We are of opinion, therefore, that any violation of section 5440 was committed and completed before the certificates of purchase were issued, and that no overt act is charged within the period limited by section 1044, however the averments of the indictment are considered.
The contention that the object of the conspiracy was not completed until a patent was issued and delivered is untenable, as we believe, in any view of the effect of the final entries and certificates of purchase thereunder, for the twofold reasons, that violation of the statute (a) in nowise depends upon the success of the conspiracy, and (b) became complete (as before stated) when the final step was taken on the part ■of the conspirators. What course has been or may be adopted by the Rand Office or other departments in reference to these entries, or in issuing or withholding the formal patents thereupon, is plainly immaterial under this indictment.

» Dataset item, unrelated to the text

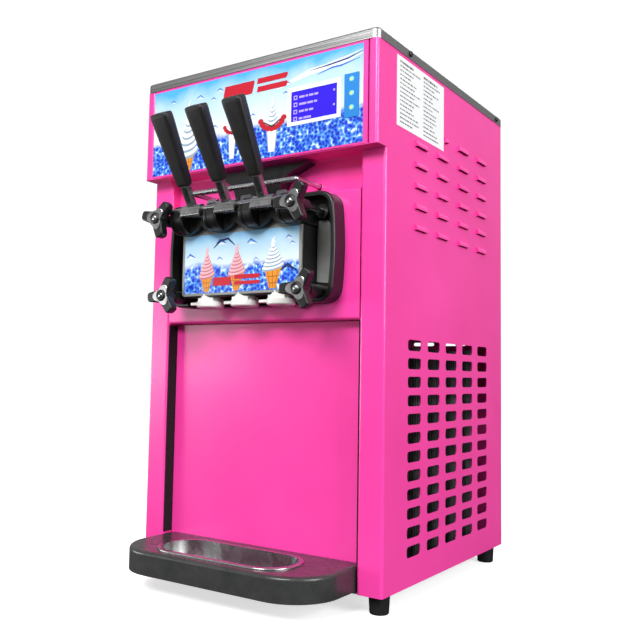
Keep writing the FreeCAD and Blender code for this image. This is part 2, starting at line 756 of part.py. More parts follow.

The general doctrine in reference to public lands subject to entry, appears to be settled, that a tract “ceases to be subject to the disposal of the United States,” when' it is entered, paid for, and so certified by the Land Office, although no patent has been delivered (Cornelius v. Kessel, 128 U. S. 456, 460, 9 Sup. Ct. 122, 32 L. Ed. 482, and United States v. Schurz, 102 U. S. 378, 396, 26 L. Ed. 167; 9 Rose’s Notes U. S. 1091); but the status of entries made as averred in the indictment is neither involved nor proper for comment in this opinion.
The orders appealed from are affirmed.